* [What the task asks] Reproduce all of the data word for word.

* [Data excerpt]
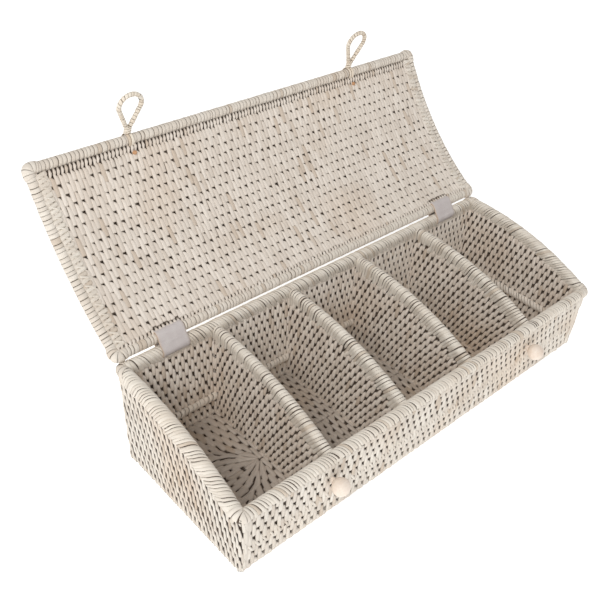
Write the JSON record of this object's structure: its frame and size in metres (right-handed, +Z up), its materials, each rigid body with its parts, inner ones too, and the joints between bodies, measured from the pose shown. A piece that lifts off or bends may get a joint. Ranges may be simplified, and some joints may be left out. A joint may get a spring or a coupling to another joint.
{
  "type": "tea bag organizer box",
  "caption": "Woven rattan tea bag box with open compartments, an arched lid on leather straps, and cane loops that fasten on wooden knobs.",
  "frame": {"origin": "middle of the flat underside of the box", "axes": "+X along the length to the right, -Y out of the low front wall with the knobs, +Z up; shown with the lid open"},
  "size_m": [0.382, 0.2495, 0.2322],
  "materials": {
    "wall_weave": "matte",
    "lid_weave": "matte",
    "floor_weave": "matte",
    "wrapped_rod": "matte",
    "loop_cane": "satin",
    "raw_cane": "matte",
    "knob_wood": "matte",
    "leather": "matte"
  },
  "bodies": {
    "box": {"base_panel": "floor_weave", "front_wall": "wall_weave", "back_wall": "wall_weave", "left_end_wall": "wall_weave", "right_end_wall": "wall_weave", "foot_band_front": "wall_weave", "foot_band_back": "wall_weave", "foot_band_left": "wall_weave", "foot_band_right": "wall_weave", "divider_1": "wall_weave", "divider_2": "wall_weave", "divider_3": "wall_weave", "divider_4": "wall_weave", "base_frame": "wrapped_rod", "corner_post_front_left": "wrapped_rod", "corner_post_front_right": "wrapped_rod", "corner_post_back_left": "wrapped_rod", "corner_post_back_right": "wrapped_rod", "waist_rod_front": "wrapped_rod", "waist_rod_back": "wrapped_rod", "waist_rod_left": "wrapped_rod", "waist_rod_right": "wrapped_rod", "rim_rod_front": "wrapped_rod", "rim_rod_back": "wrapped_rod", "rim_rod_left": "wrapped_rod", "rim_rod_right": "wrapped_rod", "divider_rim_1": "wrapped_rod", "divider_rim_2": "wrapped_rod", "divider_rim_3": "wrapped_rod", "divider_rim_4": "wrapped_rod", "knob_left": "knob_wood", "knob_right": "knob_wood"},
    "straps": {"strap_left": "leather", "strap_right": "leather"},
    "lid": {"lid_panel": "lid_weave", "lid_rim_front": "wrapped_rod", "lid_rim_back": "wrapped_rod", "lid_rim_left": "wrapped_rod", "lid_rim_right": "wrapped_rod", "loop_end_left": "raw_cane", "loop_end_right": "raw_cane"},
    "loop_l": {"loop_left": "loop_cane"},
    "loop_r": {"loop_right": "loop_cane"}
  },
  "joints": [
    {"name": "strap_swing", "type": "hinge", "parent": "box", "child": "straps", "pos_m": [0, 0.0642, 0.0852], "axis": [1, 0, 0], "range_deg": [0, 32.01]},
    {"name": "lid_turn", "type": "hinge", "parent": "straps", "child": "lid", "pos_m": [0, 0.06957, 0.09316], "axis": [1, 0, 0], "range_deg": [0, 113.71]},
    {"name": "loop_left_swing", "type": "hinge", "parent": "lid", "child": "loop_l", "pos_m": [-0.11, 0.16267, 0.193], "axis": [1, 0, 0], "range_deg": [-70, 17.2]},
    {"name": "loop_right_swing", "type": "hinge", "parent": "lid", "child": "loop_r", "pos_m": [0.11, 0.16267, 0.193], "axis": [1, 0, 0], "range_deg": [-70, 17.2]}
  ],
  "couplings": [
    {"joint": "lid_turn", "follows": "strap_swing", "ratio": 3.5525}
  ]
}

* [Solution for this problem]
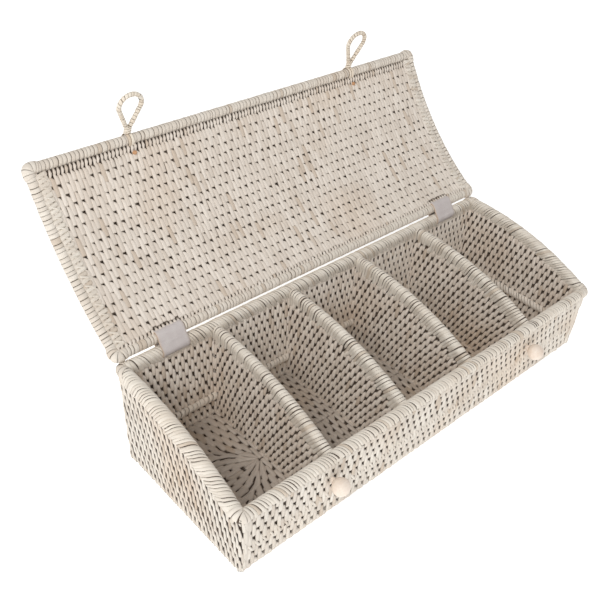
Write the JSON record of this object's structure: its frame and size in metres (right-handed, +Z up), its materials, each rigid body with its parts, inner ones too, and the joints between bodies, measured from the pose shown. A piece that lifts off or bends may get a joint. Ranges may be simplified, and some joints may be left out. A joint may get a spring or a coupling to another joint.
{
  "type": "tea bag organizer box",
  "caption": "Woven rattan tea bag box with open compartments, an arched lid on leather straps, and cane loops that fasten on wooden knobs.",
  "frame": {"origin": "middle of the flat underside of the box", "axes": "+X along the length to the right, -Y out of the low front wall with the knobs, +Z up; shown with the lid open"},
  "size_m": [0.382, 0.2495, 0.2322],
  "materials": {
    "wall_weave": "matte",
    "lid_weave": "matte",
    "floor_weave": "matte",
    "wrapped_rod": "matte",
    "loop_cane": "satin",
    "raw_cane": "matte",
    "knob_wood": "matte",
    "leather": "matte"
  },
  "bodies": {
    "box": {"base_panel": "floor_weave", "front_wall": "wall_weave", "back_wall": "wall_weave", "left_end_wall": "wall_weave", "right_end_wall": "wall_weave", "foot_band_front": "wall_weave", "foot_band_back": "wall_weave", "foot_band_left": "wall_weave", "foot_band_right": "wall_weave", "divider_1": "wall_weave", "divider_2": "wall_weave", "divider_3": "wall_weave", "divider_4": "wall_weave", "base_frame": "wrapped_rod", "corner_post_front_left": "wrapped_rod", "corner_post_front_right": "wrapped_rod", "corner_post_back_left": "wrapped_rod", "corner_post_back_right": "wrapped_rod", "waist_rod_front": "wrapped_rod", "waist_rod_back": "wrapped_rod", "waist_rod_left": "wrapped_rod", "waist_rod_right": "wrapped_rod", "rim_rod_front": "wrapped_rod", "rim_rod_back": "wrapped_rod", "rim_rod_left": "wrapped_rod", "rim_rod_right": "wrapped_rod", "divider_rim_1": "wrapped_rod", "divider_rim_2": "wrapped_rod", "divider_rim_3": "wrapped_rod", "divider_rim_4": "wrapped_rod", "knob_left": "knob_wood", "knob_right": "knob_wood"},
    "straps": {"strap_left": "leather", "strap_right": "leather"},
    "lid": {"lid_panel": "lid_weave", "lid_rim_front": "wrapped_rod", "lid_rim_back": "wrapped_rod", "lid_rim_left": "wrapped_rod", "lid_rim_right": "wrapped_rod", "loop_end_left": "raw_cane", "loop_end_right": "raw_cane"},
    "loop_l": {"loop_left": "loop_cane"},
    "loop_r": {"loop_right": "loop_cane"}
  },
  "joints": [
    {"name": "strap_swing", "type": "hinge", "parent": "box", "child": "straps", "pos_m": [0, 0.0642, 0.0852], "axis": [1, 0, 0], "range_deg": [0, 32.01]},
    {"name": "lid_turn", "type": "hinge", "parent": "straps", "child": "lid", "pos_m": [0, 0.06957, 0.09316], "axis": [1, 0, 0], "range_deg": [0, 113.71]},
    {"name": "loop_left_swing", "type": "hinge", "parent": "lid", "child": "loop_l", "pos_m": [-0.11, 0.16267, 0.193], "axis": [1, 0, 0], "range_deg": [-70, 17.2]},
    {"name": "loop_right_swing", "type": "hinge", "parent": "lid", "child": "loop_r", "pos_m": [0.11, 0.16267, 0.193], "axis": [1, 0, 0], "range_deg": [-70, 17.2]}
  ],
  "couplings": [
    {"joint": "lid_turn", "follows": "strap_swing", "ratio": 3.5525}
  ]
}